I believe lenthy quotes are discouraged on WP and as a teacher, I would not do this. Too
easy for students to see lenghty quote as a way to get away with copy/paste. We also
should not encourage student contributions that rely on substantial volunteer intervention
later.
This is one reason why our students work first with translation (generally English to
Spanish) along with the fact that my school does a good job of getting student to decent
mastery of at least one other language. While they are contributing content right away,
they are also learning how Wikipedia articles should be generally structured as well as
comparative rhetoric as one of the first questions we always get is "do we have to
express it in Spanish the way it is in English" (answer is a hearty "no"),
not to mention the concept of citation (which often get confused with quotation).
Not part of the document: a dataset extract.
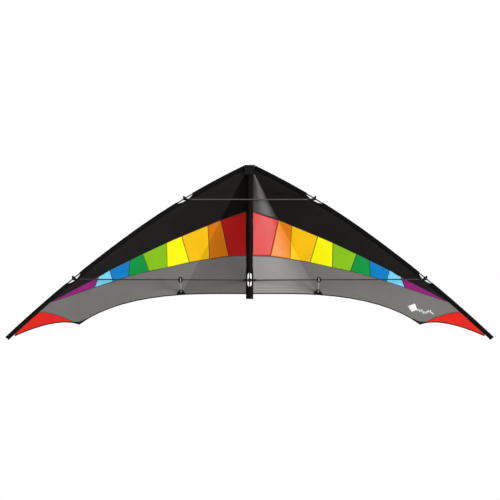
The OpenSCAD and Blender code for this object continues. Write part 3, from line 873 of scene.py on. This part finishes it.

One major problem with writing articles is that because so many education systems either
have never taught the basics of rhetoric (paraphrase and synthesis) or its teaching has
gone seriously downhill over the past decades... many students are not ready to write
articles from scratch.
We have probably focused too much on the creation of new articles and ignored other
student opportunities such as in illustration, programming and even just starting out by
revising and updating existing articles.
My understanding of student retention is that it is very very low, so even though I belive
that 40% number has more to do with participating classes, Im not sure it makes an impact
on the male/female ratio in Wikimedia.
Leigh
Date: Sun, 18 Jan 2015 09:51:45 -0700
From: jsalsman(a)gmail.com
To: education(a)lists.wikimedia.org
Subject: [Wikimedia Education] gender balance of WEP recruits and guidance on lengthy
quotations
Two questions:
1. What is the gender balance of long term editors who started editing
in a WEP class? I have second-hand information that it is over 40%
female.
2. What is the WEP guidance on lengthy quotations? Do we encourage
students who, say, don't have the time or confidence in their ability
to summarize a passage they think would be a substantial improvement,
to insert it as a properly cited and quoted excerpt, or just not make
the edit?
I talked to a college professor who has never heard of the WEP but has
interesting guidance on plagiarism which doesn't really assume that
improvements are preferred even when they are lengthy quotations. How
can we get teachers to understand that as long as they are clearly
quoted and cited, other editors will come along and summarize the
salient points of important source passages later?